30 (10) Hal-Hal yang Tidak Terlampaui

“Para bhikkhu, ada enam hal yang tidak terlampaui ini. Apakah enam ini? (1) Penglihatan yang tidak terlampaui, (2) pendengaran yang tidak terlampui, (3) perolehan yang tidak terlampaui, (4) latihan yang tidak terlampaui, (5) pelayanan yang tidak terlampaui, dan (6) pengingatan yang tidak terlampaui.<1304>

(1) “Dan apakah, para bhikkhu, penglihatan yang tidak terlampaui itu? Di sini, seseorang pergi melihat permata-gajah, permata-kuda, permata-perhiasan, atau melihat berbagai jenis pemandangan; atau mereka pergi melihat seorang petapa atau brahmana berpandangan salah, berpraktik salah. Ada penglihatan demikian; Aku tidak menyangkal hal ini. Tetapi penglihatan ini adalah rendah, biasa, duniawi, tidak mulia, dan tidak bermanfaat; penglihatan ini tidak mengarah pada kekecewaan, kebosanan, lenyapnya, kedamaian, pengetahuan langsung, pencerahan, dan [326] nibbāna. Akan tetapi, ketika seseorang kokoh dalam keyakinan, kokoh dalam bakti, mantap, penuh kepercayaan, pergi melihat Sang Tathāgata atau seorang siswa Sang Tathāgata: penglihatan yang tidak terlampaui ini adalah demi pemurnian makhluk-makhluk, demi mengatasi dukacita dan ratapan, demi lenyapnya kesakitan dan kesedihan, demi pencapaian metode, demi merealisasikan nibbāna. Ini disebut penglihatan yang tidak terlampaui. Demikianlah penglihatan yang tidak terlampaui.

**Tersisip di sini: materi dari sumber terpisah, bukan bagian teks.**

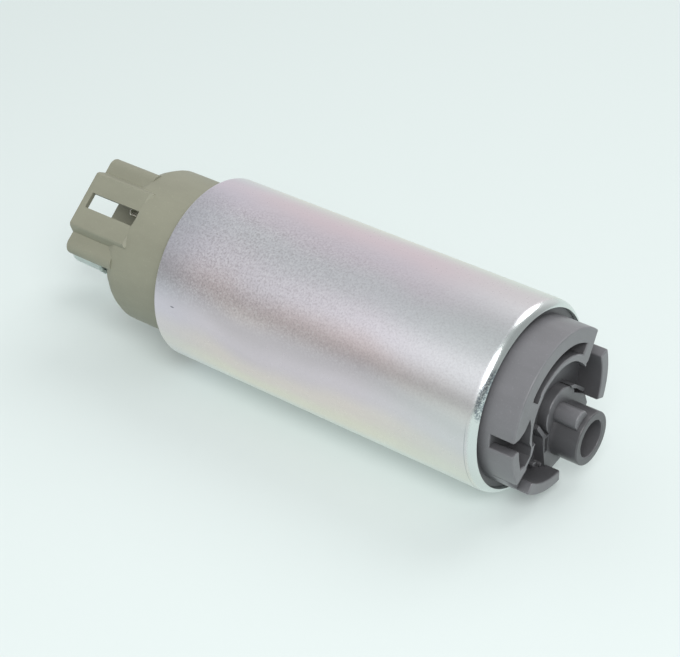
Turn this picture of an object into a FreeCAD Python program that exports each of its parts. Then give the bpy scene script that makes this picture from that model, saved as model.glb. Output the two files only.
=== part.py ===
"""Electric in-tank fuel pump, 38 mm barrel, lying on its side. Millimetres.

+X runs along the pump's axis to the inlet end, +Z is up, and the origin is on the axis at the
middle of the steel barrel. Angles about the axis are measured from +Y towards +Z.
"""
import FreeCAD
import Part
import os
from math import cos, sin, radians
from FreeCAD import Vector

os.makedirs("parts", exist_ok=True)

# Barrel
barrel_radius = 19.0
barrel_length = 75.65
barrel_wall = 1.1
lip_thickness = 0.9
inlet_lip_radius = 17.74
outlet_lip_radius = 16.9
inlet_edge_round = 0.9
outlet_edge_round = 0.5

# Clearances
static_gap = 0.05
running_gap = 0.3
face_gap = 0.1
shaft_clearance = 0.03

# Inlet cover
inlet_flange_thickness = 4.0
inlet_tip_radius = 16.3
inlet_floor_height = 1.67
inlet_face_height = 6.62
crescent_start = 38.0
crescent_end = 210.5
crescent_inner_radius = 9.6
crescent_inner_centre = (-0.45, 0.3)
slot_inner_radius = 11.1
slot_outer_radius = 13.15
slot_start = 55.0
slot_end = 143.0
slot_depth = 3.6
ear_inner_radius = 14.0
ear_spans = ((-20.0, 20.0), (-128.0, -86.0))
low_ear_span = (-149.0, -127.0)
low_ear_height = 4.2
platform_height = 3.77
pad_radius = 4.88
pad_centre = (4.76, -3.84)
nozzle_polar_radius = 10.7
nozzle_angle = -53.0
nozzle_radius = 5.4
nozzle_bore_radius = 3.7
nozzle_reach = 9.64
post_radius = 1.95
post_centre = (3.9, -3.45)
post_reach = 8.67
ridge_half_width = 0.4
knob_radius = 0.6
knob_height = 3.2

# Pump stage
casing_thickness = 8.5
impeller_radius = 14.7
impeller_thickness = 3.5
vane_count = 21
vane_root_radius = 11.6
vane_slot_width = 1.7
channel_inner_radius = 11.2
channel_outer_radius = 14.4
channel_depth = 1.2
channel_sweep = 300.0
thrust_pocket_radius = 2.6

# Rotor
shaft_radius = 2.0
shaft_flat_height = 1.5
core_radius = 12.4
core_length = 26.0
slot_count = 8
core_slot_inner = 5.2
core_slot_outer = 10.8
core_slot_width = 4.0
core_mouth_width = 1.4
coil_end_length = 4.0
coil_end_inner = 3.6
coil_end_outer = 11.2
commutator_radius = 9.5
commutator_thickness = 3.0
segment_gap = 0.5

# Magnets
magnet_inner_radius = 12.9
magnet_length = 34.0
magnet_half_angle = 66.0
magnet_spring_thickness = 0.7

# Bearings
bearing_radius = 4.0
bearing_length = 4.0

# Outlet cover
outlet_cap_radius = 16.3
outlet_cap_end = -54.5
outlet_cap_round = 2.7
cover_plug_length = 12.5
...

(2) “Dan bagaimanakah pendengaran yang tidak terlampaui itu? Di sini, seseorang pergi mendengar suara tambur, suara kecapi, suara nyanyian, atau mendengar berbagai jenis suara; atau mereka pergi mendengar Dhamma dari seorang petapa atau brahmana berpandangan salah, berpraktik salah. Ada pendengaran demikian; Aku tidak menyangkal hal ini. Tetapi pendengaran ini adalah rendah, biasa, duniawi, tidak mulia, dan tidak bermanfaat; pendengaran ini tidak mengarah pada kekecewaan, kebosanan, lenyapnya, kedamaian, pengetahuan langsung, pencerahan, dan nibbāna. Akan tetapi, ketika seseorang kokoh dalam keyakinan, kokoh dalam bakti, mantap, penuh kepercayaan, pergi mendengar Sang Tathāgata atau seorang siswa Sang Tathāgata: pendengaran yang tidak terlampaui ini adalah demi pemurnian makhluk-makhluk, demi mengatasi dukacita dan ratapan, demi lenyapnya kesakitan dan kesedihan, demi pencapaian metode, demi merealisasikan nibbāna. Ini disebut pendengaran yang tidak terlampaui. Demikianlah penglihatan yang tidak terlampaui dan pendengaran yang tidak terlampaui.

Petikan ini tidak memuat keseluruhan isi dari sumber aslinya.